=== Directions for this task ===
Among the records that follow, count the lines with the string "lifts"; report only that count.

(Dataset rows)
▶

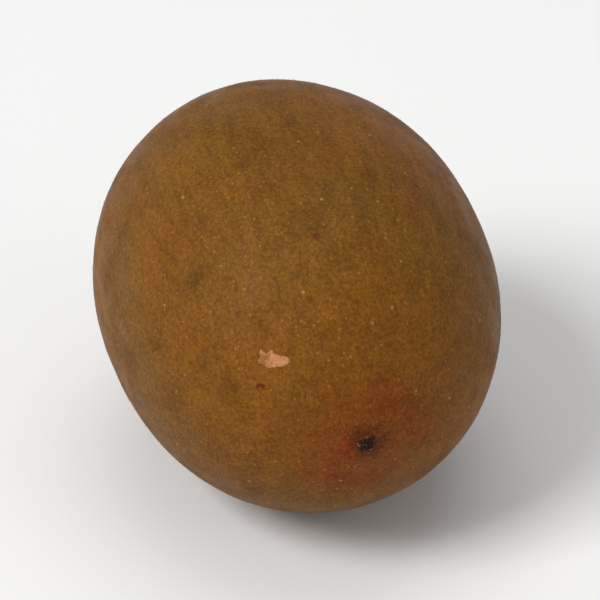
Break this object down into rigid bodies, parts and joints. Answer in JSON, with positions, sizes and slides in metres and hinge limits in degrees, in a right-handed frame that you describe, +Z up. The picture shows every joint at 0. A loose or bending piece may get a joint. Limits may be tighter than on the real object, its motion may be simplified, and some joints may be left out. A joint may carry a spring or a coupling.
{
  "type": "golden kiwi fruit",
  "caption": "Whole golden kiwi fruit lying on its side: blunt egg-shaped body, rimmed stalk pit in a corky ring at one end, small tuft of dried styles at the other.",
  "frame": {"origin": "centre of the bounding box's bottom face, on the surface the fruit rests on", "axes": "+X along the long axis, from the stalk end to the blossom end; +Y to the side; +Z up"},
  "size_m": [0.0692, 0.0544, 0.053],
  "materials": {
    "skin": "satin",
    "corky_scar": "matte",
    "dried_styles": "matte",
    "fuzz": "matte"
  },
  "bodies": {
    "root": {"kiwifruit": "skin"}
  },
  "joints": []
}
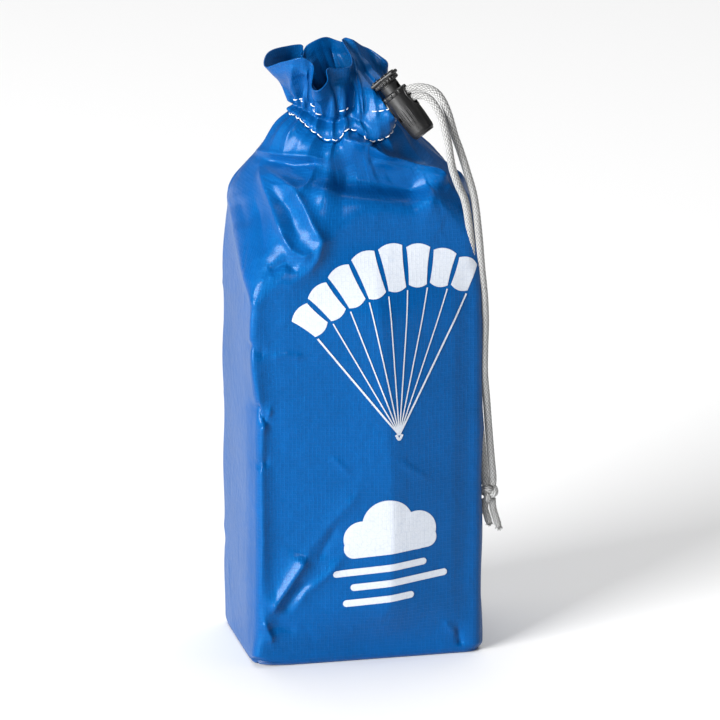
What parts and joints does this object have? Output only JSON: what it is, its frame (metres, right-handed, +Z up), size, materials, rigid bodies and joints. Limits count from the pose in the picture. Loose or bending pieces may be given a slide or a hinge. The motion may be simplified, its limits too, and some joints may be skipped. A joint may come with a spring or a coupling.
{
  "type": "packed parafoil kite",
  "caption": "Soft parafoil kite rolled up in its upright drawstring bag, with a cord lock on the gathered mouth and a knotted drawcord.",
  "frame": {"origin": "middle of the flat base panel's underside, on the surface that the bag stands on", "axes": "+Z up along the bag, +X to the right of the printed front, -Y out of the printed front"},
  "size_m": [0.0875, 0.057, 0.209],
  "materials": {
    "bag_cloth": "glossy coated ripstop",
    "thread": "spun white thread",
    "cord": "white round braid",
    "lock_plastic": "satin moulded",
    "spring_steel": "drawn wire",
    "canopy_red": "ripstop",
    "canopy_yellow": "ripstop",
    "canopy_blue": "ripstop",
    "line": "twisted line",
    "winder_plastic": "moulded"
  },
  "bodies": {
    "bag": {"bag_body": "bag_cloth", "base_panel": "bag_cloth", "mouth_casing": "bag_cloth", "casing_stitching": "thread", "drawcord_loop": "cord", "drawcord_strand_outer": "cord", "drawcord_strand_inner": "cord", "drawcord_knot": "cord", "drawcord_tails": "cord", "canopy_top_skin": "canopy_red", "canopy_bottom_skin": "canopy_yellow", "cell_ribs": "canopy_blue", "bridle_keels": "canopy_blue", "bridle_hank": "line", "tail_left": "canopy_yellow", "tail_right": "canopy_red", "line_winder": "winder_plastic", "flying_line": "line"},
    "lock": {"lock_barrel": "lock_plastic", "lock_spring": "spring_steel"},
    "plunger": {"lock_plunger": "lock_plastic"}
  },
  "joints": [
    {"name": "lock_slide", "type": "slide", "parent": "bag", "child": "lock", "axis": [0.6825, -0.3528, 0.6401], "range_m": [0, 0.002]},
    {"name": "plunger_press", "type": "slide", "parent": "lock", "child": "plunger", "axis": [0.5353, -0.3552, -0.7664], "range_m": [0, 0.003], "stiffness_N_per_m": 600, "springref_m": -0.002, "deforming": ["lock_spring"]}
  ]
}
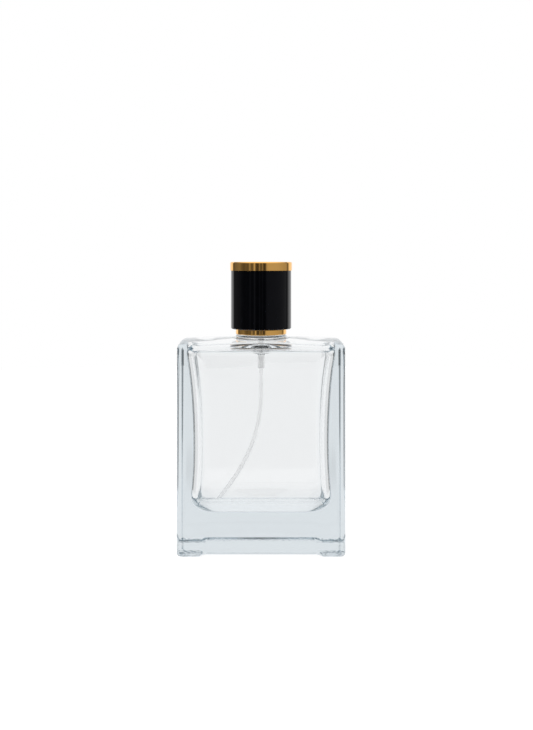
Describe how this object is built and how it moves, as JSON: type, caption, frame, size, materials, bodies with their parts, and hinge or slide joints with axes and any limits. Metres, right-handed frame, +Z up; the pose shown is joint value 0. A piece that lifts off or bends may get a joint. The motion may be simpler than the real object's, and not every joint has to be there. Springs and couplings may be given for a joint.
{
  "type": "aftershave bottle",
  "caption": "Thick-walled rectangular clear glass flacon with a crimped fine-mist spray pump, curved dip tube, stepped gold collar and a black push-on cap with a gold top.",
  "frame": {"origin": "centre of the base, on the plane that the four corner feet stand on", "axes": "+Z up along the neck and cap; -Y towards the front, where the spray nozzle points; +X to the right seen from the front"},
  "size_m": [0.0662, 0.038, 0.1155],
  "materials": {
    "clear_glass": "polished clear flint glass",
    "black_cap": "high-gloss black",
    "gold_metal": "bright gold anodised aluminium",
    "raw_aluminium": "plain drawn aluminium, satin",
    "natural_pp": "natural polypropylene, satin",
    "white_pe": "white polyethylene, satin",
    "tube_pe": "translucent extruded polyethylene",
    "black_pp": "black polypropylene, satin",
    "seal_rubber": "smooth black elastomer",
    "stainless": "bright drawn stainless steel"
  },
  "bodies": {
    "bottle": {"glass_bottle": "clear_glass", "neck_gasket": "white_pe", "pump_housing": "natural_pp", "return_spring": "stainless", "stem_gasket": "seal_rubber", "turret": "natural_pp", "ferrule": "raw_aluminium", "dip_tube": "tube_pe", "collar_insert": "natural_pp", "collar": "gold_metal"},
    "ball": {"inlet_ball": "stainless"},
    "stem": {"stem": "natural_pp", "stem_core": "white_pe"},
    "piston": {"piston": "white_pe"},
    "actuator": {"actuator": "black_pp", "nozzle_insert": "white_pe", "actuator_shell": "gold_metal"},
    "cap": {"cap_liner": "natural_pp", "cap_shell": "black_cap", "cap_top": "gold_metal"}
  },
  "joints": [
    {"name": "cap_lift", "type": "slide", "parent": "bottle", "child": "cap", "axis": [0, 0, 1], "range_m": [0, 0.04]},
    {"name": "spray_press", "type": "slide", "parent": "bottle", "child": "stem", "axis": [0, 0, -1], "range_m": [0, 0.0038], "stiffness_N_per_m": 2500, "springref_m": -0.0015, "deforming": ["return_spring"]},
    {"name": "piston_slip", "type": "slide", "parent": "stem", "child": "piston", "axis": [0, 0, 1], "range_m": [0, 0.0005]},
    {"name": "button_turn", "type": "hinge", "parent": "stem", "child": "actuator", "pos_m": [0, 0, 0.1007], "axis": [0, 0, 1], "continuous": true},
    {"name": "ball_lift", "type": "slide", "parent": "bottle", "child": "ball", "axis": [0, 0, 1], "range_m": [0, 0.001]}
  ]
}
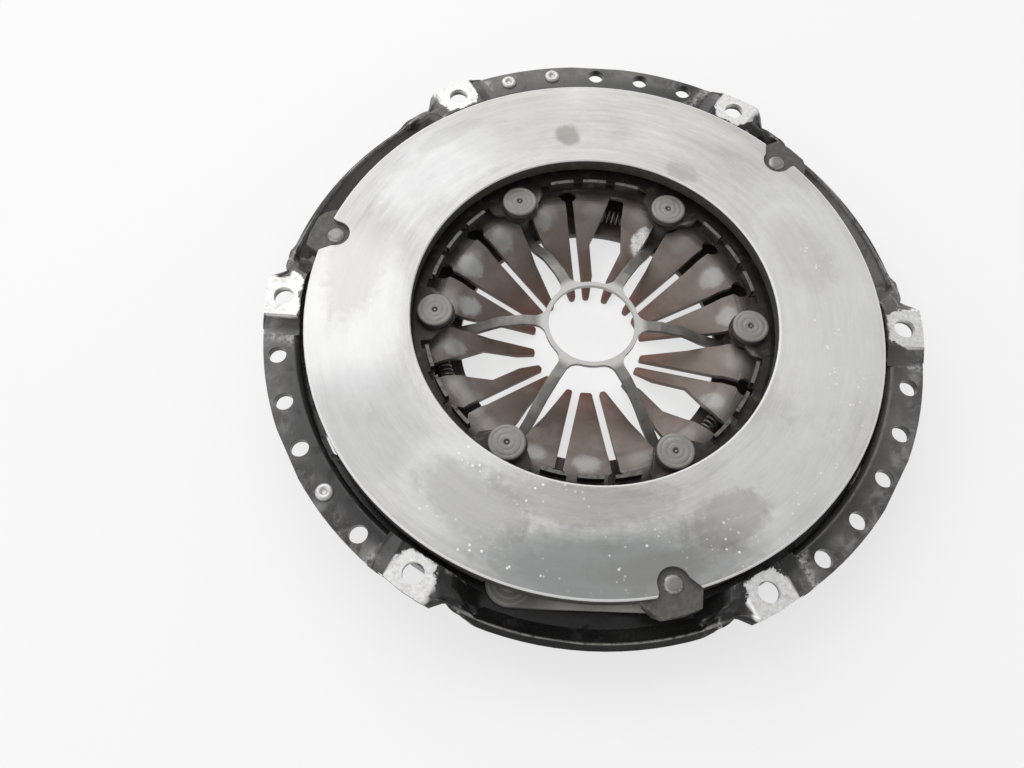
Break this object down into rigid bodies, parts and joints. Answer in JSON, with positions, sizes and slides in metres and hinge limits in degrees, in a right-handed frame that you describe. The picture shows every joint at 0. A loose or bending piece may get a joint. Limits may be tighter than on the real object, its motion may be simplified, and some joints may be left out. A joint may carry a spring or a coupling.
{
  "type": "clutch pressure plate",
  "caption": "Self-adjusting clutch cover assembly: pressure plate on leaf straps inside a pressed cover, clamped by a slotted diaphragm spring that pivots on a ramped wear-adjusting ring.",
  "frame": {"origin": "centre of the bolt circle, on the face of the bolting ears that meets the flywheel", "axes": "+Z along the clutch axis, from the cover's back towards the flywheel; +X through one of the bolt holes"},
  "size_m": [0.2798, 0.2767, 0.0361],
  "materials": {
    "cover_paint": "semi-gloss",
    "plate_iron": "satin",
    "diaphragm_steel": "satin",
    "sensor_steel": "satin",
    "stop_steel": "satin",
    "ring_steel": "satin",
    "bolt_steel": "satin",
    "lug_rivet_steel": "satin",
    "strap_rivet_steel": "satin",
    "balance_rivet_steel": "satin",
    "coil_steel": "satin",
    "strap_steel": "satin"
  },
  "bodies": {
    "cover": {"cover": "cover_paint", "sensor_spring": "sensor_steel", "stop_spider": "stop_steel", "stepped_bolts": "bolt_steel", "cover_strap_rivets": "strap_rivet_steel", "balance_rivets": "balance_rivet_steel", "adjuster_spring_1": "coil_steel", "adjuster_spring_2": "coil_steel", "adjuster_spring_3": "coil_steel", "leaf_strap_1_upper": "strap_steel", "leaf_strap_1_middle": "strap_steel", "leaf_strap_1_lower": "strap_steel", "leaf_strap_2_upper": "strap_steel", "leaf_strap_2_middle": "strap_steel", "leaf_strap_2_lower": "strap_steel", "leaf_strap_3_upper": "strap_steel", "leaf_strap_3_middle": "strap_steel", "leaf_strap_3_lower": "strap_steel"},
    "diaphragm": {"diaphragm_spring": "diaphragm_steel"},
    "adjusting_ring": {"adjusting_ring": "ring_steel"},
    "pressure_plate": {"pressure_plate": "plate_iron", "plate_rivets": "lug_rivet_steel"}
  },
  "joints": [
    {"name": "pivot_rise", "type": "slide", "parent": "cover", "child": "diaphragm", "axis": [0, 0, 1], "range_m": [0, 0.0018], "deforming": ["sensor_spring"]},
    {"name": "ring_turn", "type": "hinge", "parent": "diaphragm", "child": "adjusting_ring", "pos_m": [0, 0, 0], "axis": [0, 0, 1], "range_deg": [0, 12], "deforming": ["adjuster_spring_1", "adjuster_spring_2", "adjuster_spring_3"]},
    {"name": "plate_lift", "type": "slide", "parent": "cover", "child": "pressure_plate", "axis": [0, 0, 1], "range_m": [-0.0038, 0.0018], "stiffness_N_per_m": 200000, "deforming": ["diaphragm_spring", "leaf_strap_1_upper", "leaf_strap_1_middle", "leaf_strap_1_lower", "leaf_strap_2_upper", "leaf_strap_2_middle", "leaf_strap_2_lower", "leaf_strap_3_upper", "leaf_strap_3_middle", "leaf_strap_3_lower"]}
  ],
  "couplings": [
    {"joint": "ring_turn", "follows": "pivot_rise", "rad_per_m": 116.36}
  ]
}
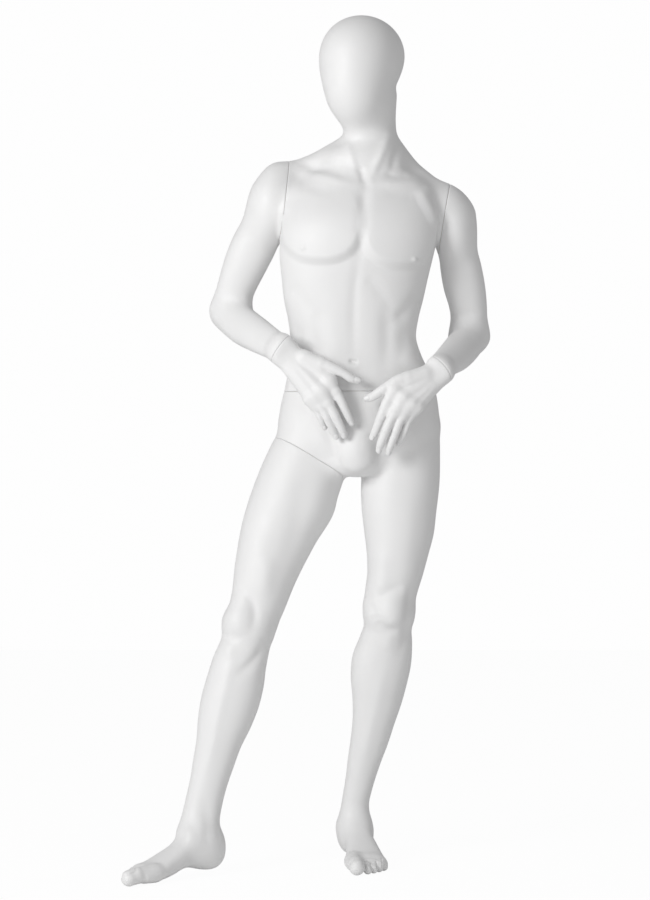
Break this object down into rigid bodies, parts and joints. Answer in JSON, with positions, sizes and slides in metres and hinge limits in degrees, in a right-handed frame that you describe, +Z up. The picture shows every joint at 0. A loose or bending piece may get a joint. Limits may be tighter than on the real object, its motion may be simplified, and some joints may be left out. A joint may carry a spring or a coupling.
{
  "type": "full body mannequin",
  "caption": "Full body display mannequin with a faceless egg head, standing with both hands in front of the hips; lifts apart at the waist, shoulders, wrists and one thigh.",
  "frame": {"origin": "on the floor under the middle of the bounding box, between the two feet", "axes": "+Z up, the chest faces -Y, the figure's right arm is on the -X side"},
  "size_m": [0.8004, 0.4263, 1.8679],
  "materials": {
    "shell_white": "matt white lacquer on glass fibre",
    "plywood": "raw plywood",
    "steel": "turned",
    "zinc": "zinc plated",
    "nylon": "moulded"
  },
  "bodies": {
    "lower_body": {"lower_body_shell": "shell_white", "pelvis_waist_plate": "plywood", "pelvis_hip_plate": "plywood", "waist_post": "steel", "waist_post_screw_1": "zinc", "waist_post_screw_2": "zinc", "waist_post_screw_3": "zinc", "waist_post_screw_4": "zinc", "waist_dowel_1": "plywood", "waist_dowel_2": "plywood", "hip_pin": "steel", "hip_pin_screw_1": "zinc", "hip_pin_screw_2": "zinc", "hip_pin_screw_3": "zinc", "hip_dowel": "plywood", "left_foot_block": "plywood", "left_foot_socket": "steel"},
    "right_leg": {"right_leg_shell": "shell_white", "leg_hip_plate": "plywood", "leg_hip_socket": "steel"},
    "upper_body": {"upper_body_shell": "shell_white", "torso_waist_plate": "plywood", "waist_socket": "steel", "torso_right_shoulder_plate": "plywood", "torso_left_shoulder_plate": "plywood", "right_shoulder_bush": "nylon", "left_shoulder_bush": "nylon"},
    "right_shoulder": {"right_shoulder_spindle": "steel"},
    "right_arm": {"right_arm_shell": "shell_white", "right_arm_shoulder_plate": "plywood", "right_arm_wrist_plate": "plywood", "right_shoulder_receiver": "nylon", "right_shoulder_magnet": "zinc", "right_wrist_bush": "nylon"},
    "right_wrist": {"right_wrist_spindle": "steel"},
    "right_hand": {"right_hand": "shell_white", "right_wrist_receiver": "nylon", "right_wrist_magnet": "zinc"},
    "left_shoulder": {"left_shoulder_spindle": "steel"},
    "left_arm": {"left_arm_shell": "shell_white", "left_arm_shoulder_plate": "plywood", "left_arm_wrist_plate": "plywood", "left_shoulder_receiver": "nylon", "left_shoulder_magnet": "zinc", "left_wrist_bush": "nylon"},
    "left_wrist": {"left_wrist_spindle": "steel"},
    "left_hand": {"left_hand": "shell_white", "left_wrist_receiver": "nylon", "left_wrist_magnet": "zinc"}
  },
  "joints": [
    {"name": "waist_lift", "type": "slide", "parent": "lower_body", "child": "upper_body", "axis": [0, 0, 1], "range_m": [0, 0.12]},
    {"name": "right_leg_pull", "type": "slide", "parent": "lower_body", "child": "right_leg", "axis": [-0.5197, -0.1299, -0.8444], "range_m": [0, 0.045]},
    {"name": "right_shoulder_turn", "type": "hinge", "parent": "upper_body", "child": "right_shoulder", "pos_m": [-0.0616, 0.0915, 1.455], "axis": [-0.9893, -0.0692, 0.1286], "range_deg": [0, 60]},
    {"name": "right_arm_pull", "type": "slide", "parent": "right_shoulder", "child": "right_arm", "axis": [-0.9893, -0.0692, 0.1286], "range_m": [0, 0.05]},
    {"name": "right_wrist_turn", "type": "hinge", "parent": "right_arm", "child": "right_wrist", "pos_m": [-0.0659, -0.0405, 1.128], "axis": [0.7737, -0.2733, -0.5715], "range_deg": [-12, 5]},
    {"name": "right_hand_pull", "type": "slide", "parent": "right_wrist", "child": "right_hand", "axis": [0.7737, -0.2733, -0.5715], "range_m": [0, 0.022]},
    {"name": "left_shoulder_turn", "type": "hinge", "parent": "upper_body", "child": "left_shoulder", "pos_m": [0.2918, 0.0915, 1.415], "axis": [-0.9851, 0.0473, 0.1655], "range_deg": [0, 60]},
    {"name": "left_arm_pull", "type": "slide", "parent": "left_shoulder", "child": "left_arm", "axis": [0.9851, -0.0473, -0.1655], "range_m": [0, 0.05]},
    {"name": "left_wrist_turn", "type": "hinge", "parent": "left_arm", "child": "left_wrist", "pos_m": [0.2743, -0.0555, 1.0901], "axis": [-0.6893, -0.4592, -0.5603], "range_deg": [-12, 12]},
    {"name": "left_hand_pull", "type": "slide", "parent": "left_wrist", "child": "left_hand", "axis": [-0.6893, -0.4592, -0.5603], "range_m": [0, 0.022]}
  ]
}
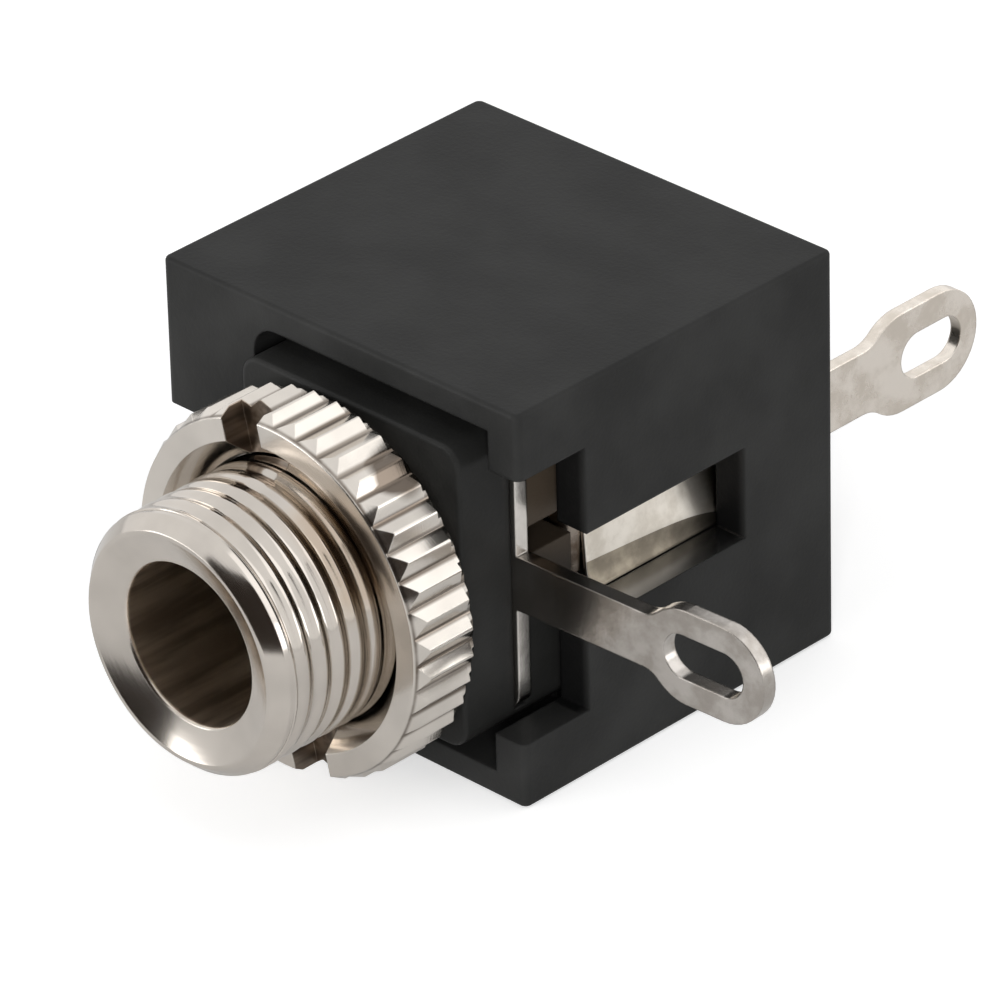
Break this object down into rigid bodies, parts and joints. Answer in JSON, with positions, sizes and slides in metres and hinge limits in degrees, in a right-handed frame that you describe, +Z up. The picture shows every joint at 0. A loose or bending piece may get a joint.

◀

=== Reply to the task ===
2